Abstract

To satisfy the ever-increasing traffic demands in a cost-effective manner, the transmission capacity per wavelength must be increased. The use of high-order modulation and high-baud modulation can increase the capacity per wavelength. However, such signal forms are susceptible to IQ impairments created in the transceiver since symbol distance and symbol duration are extremely short. The IQ impairments can be alleviated by adaptive finite-impulse-response (FIR) filters in the receiver. However, transmitter IQ phase imbalance and transmitter IQ power imbalance cannot be eliminated completely in the receiver-side digital signal processing (DSP). Furthermore, to eliminate transmitter IQ skew, additional filters need to be implemented in the receiver DSP. Therefore, transmitter IQ impairments should be calibrated at the transmitter side to enhance demodulation performance and cost efficiency.
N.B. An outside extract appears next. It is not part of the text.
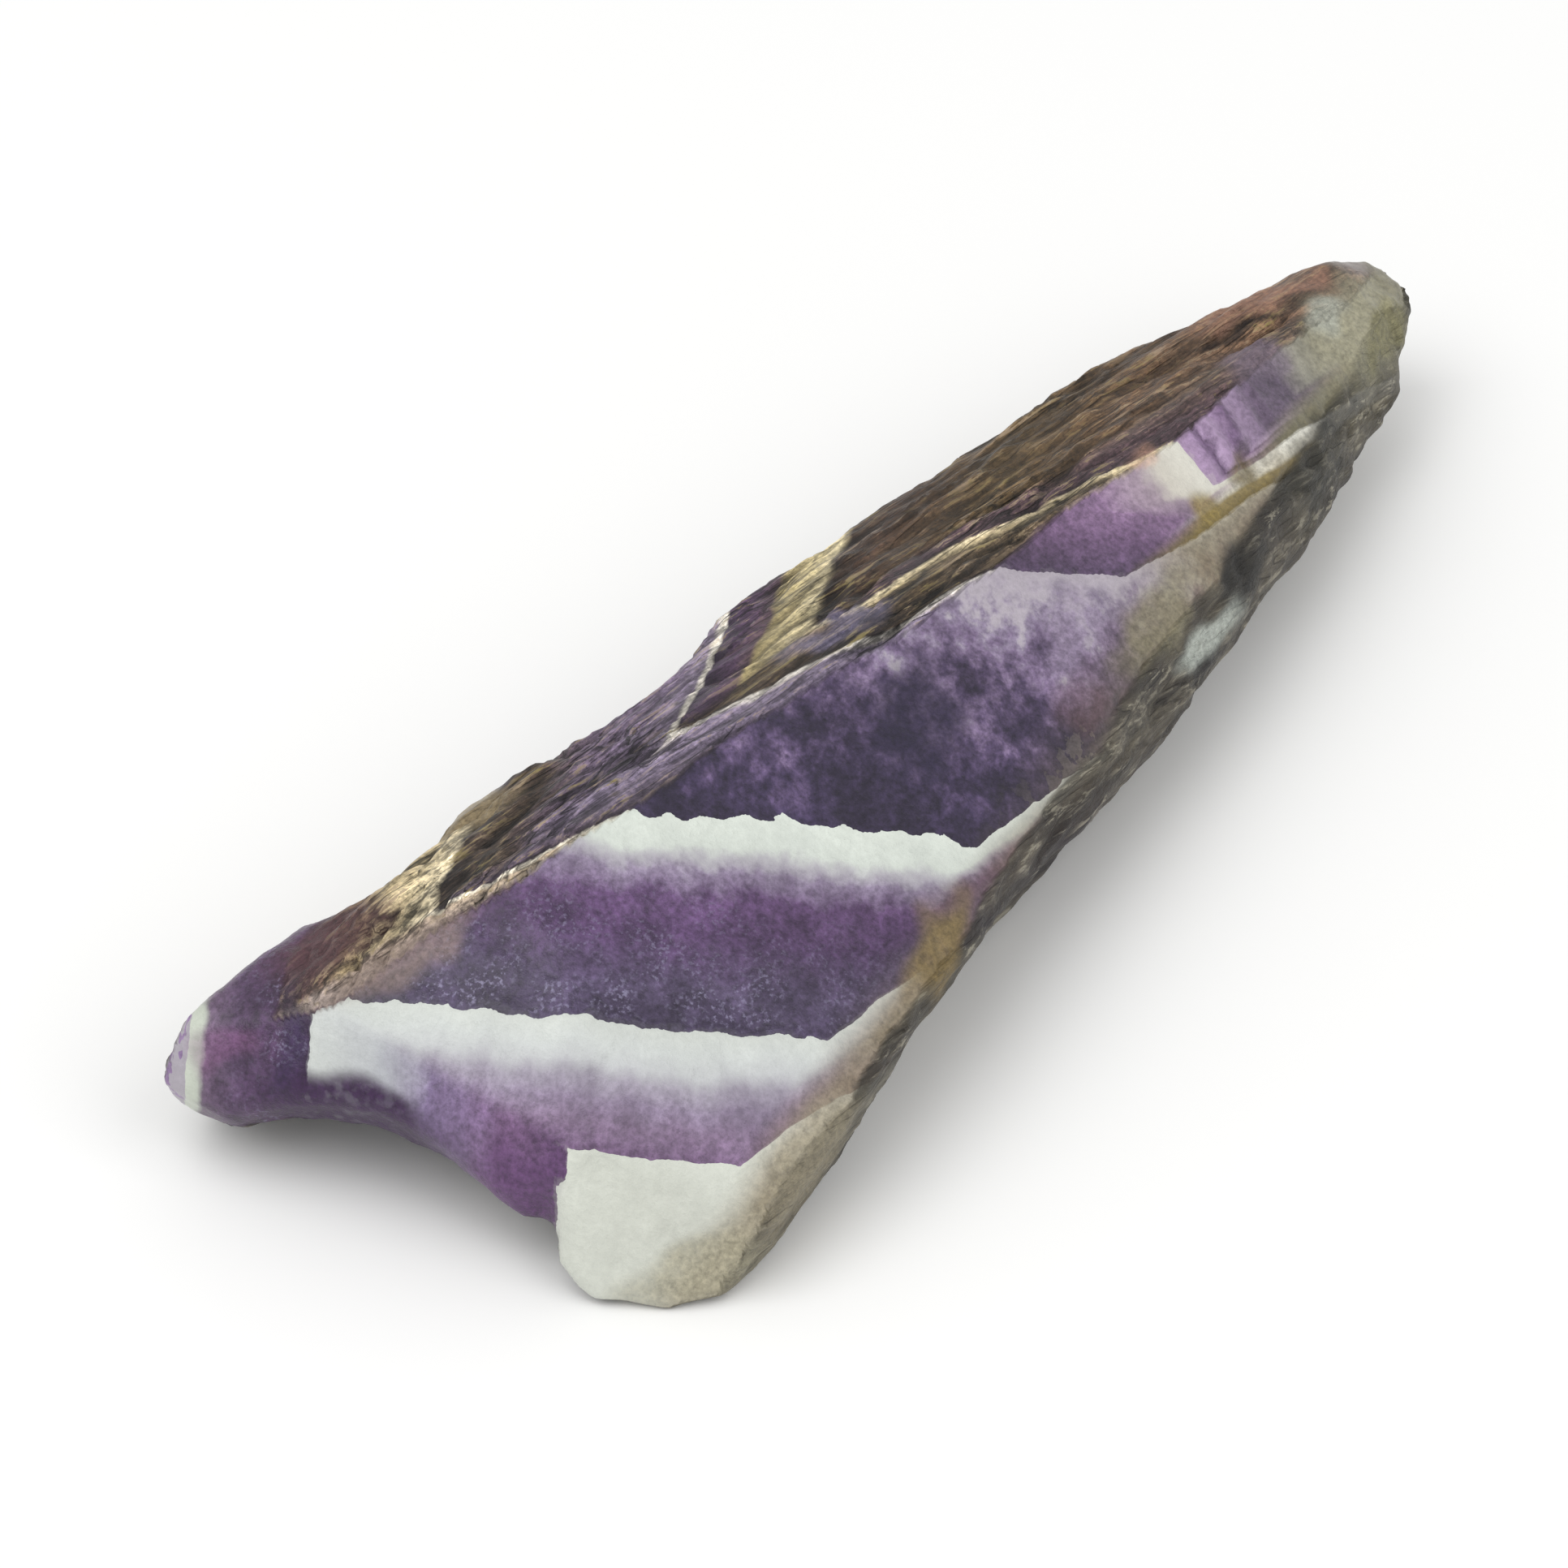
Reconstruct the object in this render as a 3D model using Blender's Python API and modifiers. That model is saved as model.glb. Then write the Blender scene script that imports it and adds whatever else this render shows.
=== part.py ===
"""Chevron amethyst: one rough, pointed piece of banded vein quartz, lying on its flattest break.

Lengths are in millimetres and are turned to metres when the mesh is made. The blunt end is at -X and
the point at +X, +Z is up, and the origin is on the resting plane, below the middle of the stone's box.
The banded face looks to -Y and up. The stone is a hull of broken faces through the corners below, with
shell-shaped breaks scooped out of it and a low relief of fibres and ripples over it.
"""

import math

import bmesh
import bpy
from mathutils import Matrix, Vector, noise

STONE_NAME = "chevron_amethyst"
MM = 0.001

# Corner lines that run from the blunt end to the point, as (x, y, z).
# The ridge parts the banded face, below it on the -Y side, from the fibrous face behind it.
RIDGE = (
    (-33.5, 7.0, 9.0),
    (-25.0, 3.5, 12.5),
    (-21.5, 2.0, 13.0),
    (3.0, -0.5, 11.5),
    (17.5, -2.0, 10.5),
    (26.5, -1.0, 9.5),
    (35.5, 0.5, 8.0),
)
# The rim is the banded face's low edge, over the dark side.
RIM = (
    (-29.5, -12.2, 3.6),
    (-25.0, -11.9, 5.5),
    (-19.0, -12.0, 6.5),
    (-9.5, -10.5, 7.5),
    (11.5, -7.5, 8.0),
    (24.0, -5.5, 7.5),
    (34.5, -2.5, 7.0),
)
# The toe is the dark side's low edge, where it turns under.
TOE = (
    (-30.0, -11.0, 0.8),
    (-6.0, -9.4, 4.8),
    (13.0, -8.4, 4.9),
    (25.5, -6.3, 4.0),
    (33.5, -4.4, 4.0),
)
# The back edge is the far side of the fibrous face.
BACK_EDGE = (
    (-32.5, 11.9, 8.0),
    (-28.5, 10.8, 8.5),
    (7.0, 7.5, 8.4),
    (21.5, 5.5, 8.0),
    (33.5, 2.5, 7.0),
)
BACK_TOE = (
    (-32.0, 14.3, 2.5),
    (-15.0, 11.0, 3.0),
    (5.0, 9.5, 3.0),
    (22.0, 7.0, 3.0),
    (34.0, 3.0, 3.5),
)
# The blunt end: the bend where the banded face turns down to it, the foot and the lobe.
END_BEND = ((-29.5, -2.5, 10.0), (-26.0, -6.5, 8.5))
FOOT = (
    (-33.0, -4.0, 6.5),
    (-31.0, -7.0, 6.2),
    (-29.0, -10.0, 5.5),
    (-34.7, -7.0, 0.5),
    (-33.2, -9.5, 0.0),
    (-31.4, -11.2, 0.3),
)
LOBE = (
    (-37.7, 13.3, 4.6),
    (-37.2, 10.6, 4.4),
    (-36.3, 12.7, 7.0),
    (-36.4, 13.5, 2.5),
    (-34.6, 11.6, 1.8),
    (-34.3, 13.7, 0.8),
)
POINT = ((38.7, 0.3, 6.3), (38.7, -2.2, 5.3))
# The underside's corners, just below the resting plane, which cuts their lumps off flat.
UNDERSIDE = ((-32.0, -9.5, -0.35), (-32.2, 11.3, -0.35), (25.0, 2.0, -0.35), (25.0, -1.5, -0.35))

# Shell-shaped breaks, each an ellipsoid: middle, half lengths, and its turn about Z in degrees.
SCOOPS = {
    "end_scoop": ((-39.9, 1.9, 0.0), (7.0, 10.1, 8.0), 0.0),
    "end_arch": ((-33.5, 3.1, 0.0), (7.0, 9.0, 3.4), 0.0),
    "foot_crease": ((-34.4, -4.0, 3.6), (1.0, 0.9, 3.4), 0.0),
    "side_scoop": ((-7.0, -16.0, 0.0), (19.0, 8.5, 7.5), 0.0),
    "back_flute": ((-24.0, 18.6, 9.5), (9.0, 9.0, 10.0), 0.0),
    "back_hollow": ((-9.0, 17.2, 8.0), (12.5, 9.5, 8.0), -3.0),
    "point_pocket": ((19.8, -5.0, 9.6), (2.4, 1.3, 1.6), 10.0),
    "rim_chip": ((13.8, -6.0, 9.9), (2.2, 1.2, 1.4), 10.0),
    "rim_groove": ((26.5, -6.7, 6.2), (8.5, 1.3, 1.3), 12.0),
    "back_groove": ((26.7, 0.8, 9.1), (6.5, 0.9, 1.1), -21.0),
}

SCOOP_SUBDIVISIONS = 4
SLAB_SIDE = 120.0

CELL = 0.5  # mesh spacing while the relief is carved
EDGE_ROUNDING = 0.5
EDGE_ROUNDING_PASSES = 2
MAX_TRIANGLES = 8000

# Splinters along the stone, with sharp crests and round furrows.
FIBRE_HEIGHT = 0.25
FIBRE_CREST = 0.5
FIBRE_FURROW = 2.0
FIBRE_LENGTH = 16.0
FIBRE_PITCH = 2.2
# Ledges on the back, which step down away from the ridge. Each rises for most of its width, then drops.
LEDGE_HEIGHT = 0.3
LEDGE_PITCH = 3.2
LEDGE_DROP_FROM = 0.8
LEDGE_MIDDLE = 0.3
LEDGE_WOBBLE = 1.2
LEDGE_WOBBLE_LENGTH = 12.0
LEDGE_SLANT = 0.12
# Broad, low waves of the smooth breaks, and lumps of the rough ones.
WAVE_HEIGHT = 0.22
WAVE_LENGTH = 8.0
LUMP_HEIGHT = 0.3
LUMP_LENGTH = 5.0

# Parts of a unit normal between which one kind of surface gives way to another.
BEHIND_RIDGE_Y = (-0.05, 0.15)
UNDER_RIM_Z = (0.6, 0.4)
BLUNT_END_X = (0.5, 0.7)
UPWARD_Z = (0.4, 0.8)

STONE_COLOUR = (0.2, 0.14, 0.23, 1.0)
STONE_ROUGHNESS = 0.42


def remove_old_objects():
    for old in list(bpy.data.objects):
        bpy.data.objects.remove(old, do_unlink=True)


def new_collection(name):
    collection = bpy.data.collections.new(name)
    bpy.context.scene.collection.children.link(collection)
    return collection


def object_from(bm, name, collection):
    mesh = bpy.data.meshes.new(name)
    bm.to_mesh(mesh)
    bm.free()
    result = bpy.data.objects.new(name, mesh)
    collection.objects.link(result)
    return result


def broken_block(collection):
    """The stone as flat breaks only: the hull through its corners."""
    bm = bmesh.new()
    for line in (RIDGE, RIM, TOE, BACK_EDGE, BACK_TOE, END_BEND, FOOT, LOBE, POINT, UNDERSIDE):
        for corner in line:
            bm.verts.new(Vector(corner) * MM)
    hull = bmesh.ops.convex_hull(bm, input=bm.verts)
    bmesh.ops.delete(bm, geom=hull["geom_interior"], context="VERTS")
    bmesh.ops.recalc_face_normals(bm, faces=bm.faces)
    return object_from(bm, STONE_NAME, collection)


def scoop_cutter(name, middle, half_lengths, turn, collection):
    bm = bmesh.new()
    bmesh.ops.create_icosphere(bm, subdivisions=SCOOP_SUBDIVISIONS, radius=1.0)
    size = Matrix.Diagonal((*(length * MM for length in half_lengths), 1.0))
    turned = Matrix.Rotation(math.radians(turn), 4, "Z")
    bm.transform(Matrix.Translation(Vector(middle) * MM) @ turned @ size)
    return hidden_cutter(object_from(bm, name, collection))


def slab_cutter(collection):
    """Everything below the resting plane."""
    bm = bmesh.new()
    bmesh.ops.create_cube(bm, size=SLAB_SIDE * MM)
    bm.transform(Matrix.Translation((0.0, 0.0, -SLAB_SIDE * MM / 2)))
    return hidden_cutter(object_from(bm, "resting_plane", collection))


def hidden_cutter(cutter):
    cutter.hide_render = True
    cutter.display_type = "WIRE"
    return cutter


def cut(stone, cutter):
    modifier = stone.modifiers.new(cutter.name, "BOOLEAN")
    modifier.operation = "DIFFERENCE"
    modifier.solver = "EXACT"
    modifier.object = cutter


def settle_modifiers(stone):
    """Turn the object's modifiers into its own mesh."""
    evaluated = stone.evaluated_get(bpy.context.evaluated_depsgraph_get())
    finished = bpy.data.meshes.new_from_object(evaluated)
    stone.modifiers.clear()
    stone.data = finished


def even_mesh(stone):
    remesh = stone.modifiers.new("even_mesh", "REMESH")
    remesh.mode = "VOXEL"
    remesh.voxel_size = CELL * MM
    settle_modifiers(stone)


def smooth_step(span, value):
    """None at the span's first value, one at its second, and smooth between them."""
    start, end = span
    share = min(1.0, max(0.0, (value - start) / (end - start)))
    return share * share * (3.0 - 2.0 * share)


def fibrous_share(normal):
    """One behind the ridge and under the rim, none on the banded face and the blunt end."""
    behind_ridge = smooth_step(BEHIND_RIDGE_Y, normal.y)
    under_rim = smooth_step(UNDER_RIM_Z, normal.z)
    blunt_end = smooth_step(BLUNT_END_X, -normal.x)
    return max(behind_ridge, under_rim) * (1.0 - blunt_end)


def fibre_height(place):
    spot = Vector((place.x / FIBRE_LENGTH, place.y / FIBRE_PITCH, place.z / FIBRE_PITCH))
    return FIBRE_HEIGHT * (FIBRE_CREST - FIBRE_FURROW * abs(noise.noise(spot)))


def ledge_height(place):
    wobble = LEDGE_WOBBLE * noise.noise(place / LEDGE_WOBBLE_LENGTH)
    steps = (place.y + LEDGE_SLANT * place.x + wobble) / LEDGE_PITCH
    part_way = steps - math.floor(steps)
    return LEDGE_HEIGHT * (part_way - smooth_step((LEDGE_DROP_FROM, 1.0), part_way) - LEDGE_MIDDLE)


def relief_height(place, normal):
    waves = WAVE_HEIGHT * noise.noise(place / WAVE_LENGTH)
    lumps = LUMP_HEIGHT * noise.noise(place / LUMP_LENGTH)
    upward = smooth_step(UPWARD_Z, normal.z)
    rough = fibre_height(place) + upward * ledge_height(place) + (1.0 - upward) * lumps
    fibrous = fibrous_share(normal)
    return fibrous * rough + (1.0 - fibrous) * waves


def carve_relief(stone):
    """Round the breaks' sharp edges a little, then raise and sink the surface along its normals."""
    bm = bmesh.new()
    bm.from_mesh(stone.data)
    every_way = {"use_axis_x": True, "use_axis_y": True, "use_axis_z": True}
    for _ in range(EDGE_ROUNDING_PASSES):
        bmesh.ops.smooth_vert(bm, verts=bm.verts, factor=EDGE_ROUNDING, **every_way)
    bm.normal_update()
    moves = [vertex.normal * relief_height(vertex.co / MM, vertex.normal) * MM for vertex in bm.verts]
    for vertex, move in zip(bm.verts, moves):
        vertex.co += move
    bm.to_mesh(stone.data)
    bm.free()


def thin_out(stone):
    """Leave small triangles where the stone bends and large ones where it is flat."""
    bm = bmesh.new()
    bm.from_mesh(stone.data)
    bmesh.ops.triangulate(bm, faces=bm.faces)
    bm.to_mesh(stone.data)
    bm.free()
    decimate = stone.modifiers.new("thin_out", "DECIMATE")
    decimate.ratio = min(1.0, MAX_TRIANGLES / len(stone.data.polygons))
    settle_modifiers(stone)


def stand_on_origin(stone):
    """Put the middle of the box over the origin; the resting plane is at no height already."""
    xs = [vertex.co.x for vertex in stone.data.vertices]
    ys = [vertex.co.y for vertex in stone.data.vertices]
    middle = Vector(((min(xs) + max(xs)) / 2, (min(ys) + max(ys)) / 2, 0.0))
    stone.data.transform(Matrix.Translation(-middle))


def amethyst_material():
    material = bpy.data.materials.new("banded_amethyst_quartz")
    material.use_nodes = True
    shader = material.node_tree.nodes["Principled BSDF"]
    shader.inputs["Base Color"].default_value = STONE_COLOUR
    shader.inputs["Roughness"].default_value = STONE_ROUGHNESS
    shader.inputs["Metallic"].default_value = 0.0
    return material


remove_old_objects()
stones = new_collection(STONE_NAME)
cutters = new_collection("cutters")

amethyst = broken_block(stones)
for scoop_name, (scoop_middle, scoop_half_lengths, scoop_turn) in SCOOPS.items():
    cut(amethyst, scoop_cutter(scoop_name, scoop_middle, scoop_half_lengths, scoop_turn, cutters))
settle_modifiers(amethyst)
even_mesh(amethyst)
carve_relief(amethyst)
thin_out(amethyst)
cut(amethyst, slab_cutter(cutters))
settle_modifiers(amethyst)
stand_on_origin(amethyst)
amethyst.data.materials.append(amethyst_material())
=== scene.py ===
"""Chevron amethyst: one rough piece of banded vein quartz, lying on a pale table.

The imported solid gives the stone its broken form. This script cuts splinters, ledges and chips into a fine
copy of it, works out which coat of quartz each spot belongs to, and colours the coats. Lengths are in
millimetres until they reach Blender. +X is towards the stone's point and +Z is up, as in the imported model.
"""

import math

import bmesh
import bpy
from mathutils import Matrix, Vector, noise


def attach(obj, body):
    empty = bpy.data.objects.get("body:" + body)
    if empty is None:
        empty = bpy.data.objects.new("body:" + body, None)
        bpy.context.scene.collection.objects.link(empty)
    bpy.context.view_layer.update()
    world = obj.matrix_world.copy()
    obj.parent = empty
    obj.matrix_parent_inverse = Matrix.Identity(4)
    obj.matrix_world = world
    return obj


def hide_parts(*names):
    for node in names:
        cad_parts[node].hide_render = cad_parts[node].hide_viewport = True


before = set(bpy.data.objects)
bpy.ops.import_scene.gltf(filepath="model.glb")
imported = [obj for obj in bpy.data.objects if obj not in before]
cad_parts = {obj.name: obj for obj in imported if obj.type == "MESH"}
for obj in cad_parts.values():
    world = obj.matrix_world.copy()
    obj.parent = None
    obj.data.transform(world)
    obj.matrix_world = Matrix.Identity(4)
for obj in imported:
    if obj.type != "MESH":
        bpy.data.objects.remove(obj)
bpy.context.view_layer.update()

# The broken stone. The real piece is massive vein quartz, snapped out of its rock by hand: shell-shaped
# breaks cross its growth, splintery ones run along it, and nothing is fixed to it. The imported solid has
# this form in facets. Here a copy of it gets a mesh fine enough for splinters, and loses the facets.
MM = 0.001
FINE_CELL = 0.23
SOFTENING = 0.5
SOFTENING_PASSES = 4
MERGE_DISTANCE = 0.001
# Noise vectors start from a random place unless they are given a seed.
NOISE_SEED = 3
noise.seed_set(NOISE_SEED)


def fine_copy(node, name):
    """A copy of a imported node, remeshed evenly and finely."""
    bm = bmesh.new()
    bm.from_mesh(node.data)
    bmesh.ops.remove_doubles(bm, verts=bm.verts, dist=MERGE_DISTANCE * MM)
    mesh = bpy.data.meshes.new(name)
    bm.to_mesh(mesh)
    bm.free()
    copy = bpy.data.objects.new(name, mesh)
    bpy.context.scene.collection.objects.link(copy)
    remesh = copy.modifiers.new("fine_mesh", "REMESH")
    remesh.mode = "VOXEL"
    remesh.voxel_size = FINE_CELL * MM
    remesh.use_smooth_shade = True
    evaluated = copy.evaluated_get(bpy.context.evaluated_depsgraph_get())
    finished = bpy.data.meshes.new_from_object(evaluated)
    copy.modifiers.clear()
    copy.data = finished
    return copy


def soften(stone):
    """Smooth the facets away."""
    bm = bmesh.new()
    bm.from_mesh(stone.data)
    every_way = {"use_axis_x": True, "use_axis_y": True, "use_axis_z": True}
    for _ in range(SOFTENING_PASSES):
        bmesh.ops.smooth_vert(bm, verts=bm.verts, factor=SOFTENING, **every_way)
    bm.to_mesh(stone.data)
    bm.free()


stone = fine_copy(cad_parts["chevron_amethyst"], "banded_stone")
soften(stone)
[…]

In this paper, we propose a novel method for measuring transmitter IQ impairments. In our proposed scheme, transmitter IQ impairments are calculated from the tap coefficients of the adaptive filters adopted in the measurement system. In addition, our proposed scheme can estimate transmitter IQ impairments even when other impairments contaminate the signal. With the estimated value, transmitter-side DSP can easily eliminate the transmitter IQ impairments with digital buffers. Simulations using 64 Gbaud 64-QAM signals show that the estimation error of IQ phase imbalance is less than 1.5 degree, that of IQ power imbalance is less than 0.2 dB, and that of IQ skew is less than 0.05 ps even if the signal is contaminated by other impairments.